Unlike Kenny Washington who died in 1971. Willie O'Ree lived to see the day when the contributions of pioneer black professional athletes were rediscovered and finally appreciated. In recent years, O'Ree, who is still very much with us, has received countless honors and awards including the Lester Patrick Award for outstanding service to hockey in the United States, and the Order of Canada, that nation's highest civilian award. Since 1998, Willie O'Ree has served as the director of Youth Development for the NHL/USA Hockey Diversity Task Force. As you can imagine from his job title, the goal of the organization is to promote the game of ice hockey to new audiences, especially in minority communities, and to encourage the participation of these groups in youth hockey.
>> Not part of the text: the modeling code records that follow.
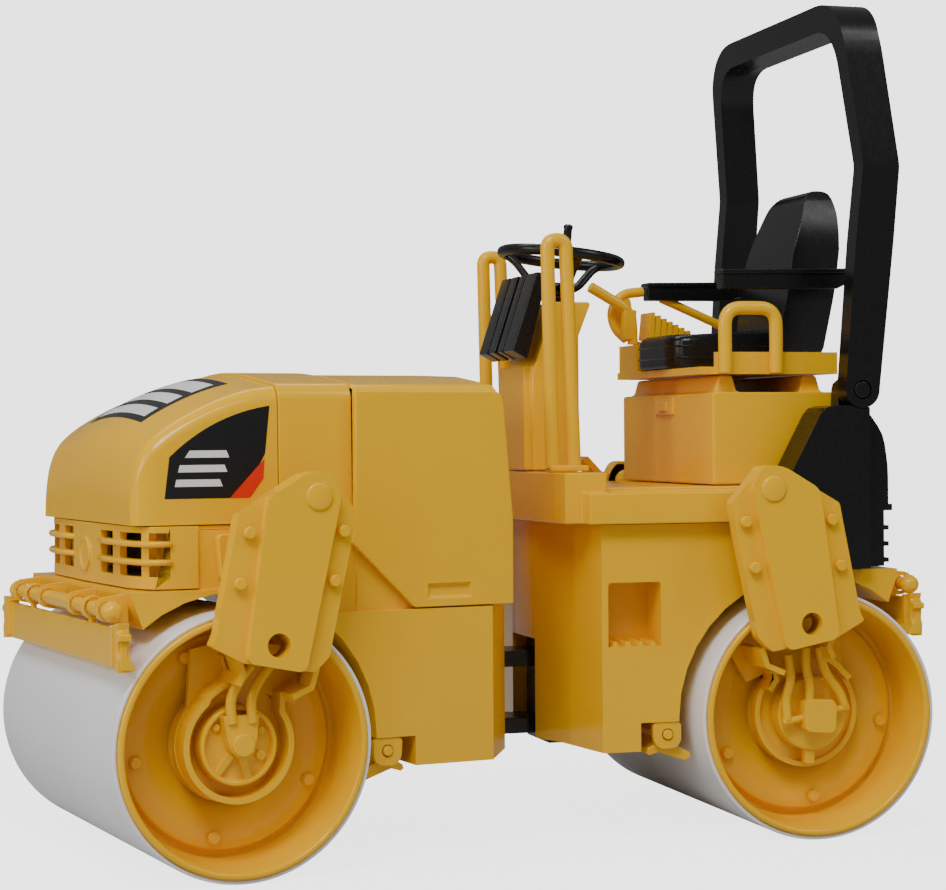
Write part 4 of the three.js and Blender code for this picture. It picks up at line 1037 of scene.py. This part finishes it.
world = bpy.data.worlds.new("studio")
world.use_nodes = True
world_nodes, world_links = world.node_tree.nodes, world.node_tree.links
soft = world_nodes["Background"]
soft.inputs["Color"].default_value = (1, 1, 1, 1)
soft.inputs["Strength"].default_value = ROOM_GLOW
backdrop = world_nodes.new("ShaderNodeBackground")
backdrop.inputs["Strength"].default_value = BACKDROP_GLOW
ray, blend = world_nodes.new("ShaderNodeLightPath"), world_nodes.new("ShaderNodeMixShader")
world_links.new(ray.outputs["Is Camera Ray"], blend.inputs["Fac"])
world_links.new(soft.outputs["Background"], blend.inputs[1])
world_links.new(backdrop.outputs["Background"], blend.inputs[2])
world_links.new(blend.outputs["Shader"], world_nodes["World Output"].inputs["Surface"])
bpy.context.scene.world = world


def area_light(name, position, target, size, power):
    """A rectangular lamp, its size in metres and power in watts, that faces the target."""
    data = bpy.data.lights.new(name, "AREA")
    data.shape = "RECTANGLE"
    data.size, data.size_y = size
    data.energy = power
    light = bpy.data.objects.new(name, data)
    light.location = position
    light.rotation_euler = (Vector(target) - Vector(position)).to_track_quat("-Z", "Y").to_euler()
    bpy.context.scene.collection.objects.link(light)


area_light("key", (0.42, 0.78, 1.05), (0, 0, 0.1), (0.5, 0.4), 7.4)
area_light("fill", (-0.75, 0.6, 0.9), (0, 0, 0.1), (0.5, 0.5), 2.8)
area_light("nose", (1.1, 0.25, 0.5), (0, 0, 0.1), (0.5, 0.5), 3.2)
area_light("strip", (0.15, -0.5, 1.1), (0, 0, 0.12), (1.0, 0.16), 2.4)
area_light("edge", (0.95, 0.75, 0.55), (0, 0, 0.12), (0.05, 0.8), 1.6)
area_light("glint", (0.25, 0.55, 0.95), (0, 0, 0.12), (0.9, 0.04), 1.6)

right, up = Vector((-0.9623, 0.2719, -0.0072)), Vector((-0.0084, -0.0034, 1.0))
forward = Vector((-0.2719, -0.9623, -0.0055))
turn = Matrix((right, up, -forward)).transposed().to_4x4()
lens = bpy.data.cameras.new("camera")
lens.lens = 87.5
lens.sensor_width = 36
camera = bpy.data.objects.new("camera", lens)
camera.matrix_world = Matrix.Translation((0.1899, 0.6898, 0.1235)) @ turn
bpy.context.scene.collection.objects.link(camera)
bpy.context.scene.camera = camera
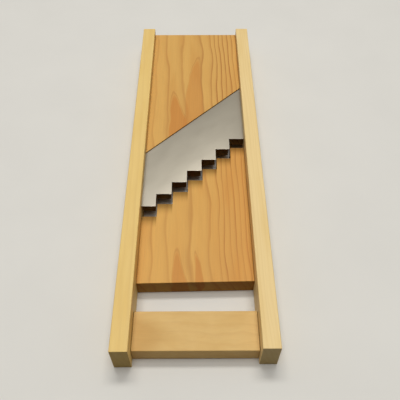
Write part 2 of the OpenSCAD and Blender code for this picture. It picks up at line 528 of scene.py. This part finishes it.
def makeLowerBoard(material):
    front = toLengths(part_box("lower_board")[0])[1]
    outline = steppedLine(boardHalf, steps["riserGap"], -steps["mouthGap"])
    outline += [(boardHalf, front + boards["frontSkew"]), (-boardHalf, front)]
    board = prism("LowerBoard", outline, lowerBottom, lowerTop)

    def width(middle, along):
        x, y, z = middle
        onTop = z > lowerTop - 0.1
        if abs(x) > boardHalf - 0.1:
            return boards["sideEase"] if onTop else boards["plainEase"]
        if y < front + 3:
            return boards["frontEase"]
        if onTop:
            return boards["mouthEase"]
        return 0.25
    eased(board, width, 3)
    cut(board, [nailShafts("lower_board_nails")])
    return dressed(board, material, "lower_board")


def makeCrossbar(material):
    low, high = (toLengths(corner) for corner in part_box("crossbar"))
    bar = block("Crossbar", *zip(low, high))

    def width(middle, along):
        if abs(along.y) > 0.9 and middle[2] > lowerTop - 0.1:
            return boards["sideEase"]
        return boards["frontEase"]
    eased(bar, width, 3)
    cut(bar, [nailShafts("crossbar_nails")])
    return dressed(bar, material, "crossbar")


blade = {
    "housing": 3.0,
    "seamFit": 0.3,
    "bevelWidth": 2.4,
    "edgeThickness": 0.2,
    "ease": 0.07,
}


def makeBlade(material):
    end = innerHalf + blade["housing"]
    outline = steppedLine(end, 0, 0)
    outline += [(end, seamY(end) - blade["seamFit"]), (-end, seamY(-end) - blade["seamFit"])]
    plate = prism("Blade", outline, bladeBottom, bladeTop)
    wedges = []  # what grinding takes off underneath each cutting edge
    for i in range(steps["count"]):
        left = -end - 1 if i == 0 else cornerX(i - 1)
        right = end + 1 if i == steps["count"] - 1 else cornerX(i) + 1
        y = edgeY(i)
        edgeZ = bladeTop - blade["edgeThickness"]
        profile = [(y - 1, bladeBottom - 1), (y + blade["bevelWidth"], bladeBottom - 1),
                   (y + blade["bevelWidth"], bladeBottom), (y, edgeZ), (y - 1, edgeZ)]
        wedges.append(closed("wedge", [[(x, py, pz) for py, pz in profile] for x in (left, right)]))
    cut(plate, [joined("wedges", wedges)])
    eased(plate, lambda middle, along: blade["ease"], 2)
    return dressed(plate, material, "blade")


def bladeMaterial():
    look = {
        "steel": colour(161, 155, 142),
        "roughness": (0.31, 0.37),
        "grindLength": 14.0,
        "grindWidth": 0.12,
        "relief": 0.0006,
        # painted sheen: how much brighter the steel is painted, from the back edge to the cutting edges, and
        # where across, in place of the bright room it reflects
        "paintedSheen": [(0, -0.03), (8, 0.02), (16, 0.08), (24, 0.14), (32, 0.22), (38, 0.33), (44, 0.45)],
        "paintedSheenAcross": [(-39, 0.0), (-26, 0.4), (-10, 0.8), (6, 1.2), (16, 1.2), (24, 0.85), (39, 0.25)],
    }
    make = Maker("satin steel")
    lengths = make.node("VectorMath", {
        0: make.node("TexCoord").outputs["Object"],
        1: (1 / millimetre,) * 3, 2: (0, -frontY / millimetre, 0)}, operation="MULTIPLY_ADD")
    parts = make.node("SeparateXYZ", {0: lengths.outputs[0]}).outputs
    # painted sheen: the steel is painted lighter towards the cutting edges and across the middle
    inward = make.sum("ADD", make.sum("SUBTRACT", parts[0], parts[1]), seamY(0))
    paintedSheen = make.curve(make.sum("MULTIPLY", inward, math.sqrt(0.5)), look["paintedSheen"])
    paintedSheen = make.sum("MULTIPLY_ADD", paintedSheen, make.curve(parts[0], look["paintedSheenAcross"]), 1.0)
    turned = make.node("VectorRotate", {"Vector": lengths.outputs[0], "Angle": math.radians(-45)},
                       rotation_type="Z_AXIS").outputs[0]
    lines = make.noise(make.stretch(turned, look["grindLength"], look["grindWidth"], 1.0), 2, 0.5, 2.0)
    cloud = make.noise(make.stretch(turned, 22.0, 9.0, 9.0), 2, 0.5, 5.0)
    wear = make.sum("ADD", make.sum("MULTIPLY", lines, 0.5), make.sum("MULTIPLY", cloud, 0.5))
    shader = make.shader
    shader.inputs["Metallic"].default_value = 1.0
    shade = make.sum("MULTIPLY", make.fit(wear, 0.3, 0.7, 0.97, 1.03, "LINEAR"), paintedSheen)
    make.plug(shader.inputs["Base Color"], make.shaded(look["steel"], shade))
    make.plug(shader.inputs["Roughness"], make.fit(wear, 0.3, 0.7, *look["roughness"], "LINEAR"))
    bump = make.node("Bump", {"Height": lines, "Distance": look["relief"] * millimetre, "Strength": 1.0})
    make.plug(shader.inputs["Normal"], bump.outputs[0])
    return make.material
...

One might look at the numbers of black players in the NHL today (averaging out to about one player per team) as evidence that the Task Force is barely sputtering along. That is until you realize that after O'Ree's days were done in the NHL, no black player stepped on NHL ice for another thirteen years.

Hockey has indeed come a long way since the days of O'Ree's youth when, as a teenage baseball player,  he got to meet Jackie Robinson at Ebbets Field. When O'Ree mentioned that his true love was hockey, Robinson of all people responded: "I didn't know black kids played hockey."

The unfortunate taunting incident that took place in the United Center a little over a week ago, and the public's strong reaction against it, is a good indication that like hockey, society has come a long way since these pioneers broke into their respective leagues, but still has a long way to go.


* Integration was something Major League Baseball could and should have done during a time when there was a player shortage due to World War II. While the poobahs still deemed it unacceptable for blacks to play professional baseball, the majors fielded a child, sixteen year old Joe Nuxtall, and a one armed outfielder, Pete Gray during the war. That proved to be the final slap in the face for supporters of the integration of the Major Leagues which finally took place on April 15, 1947.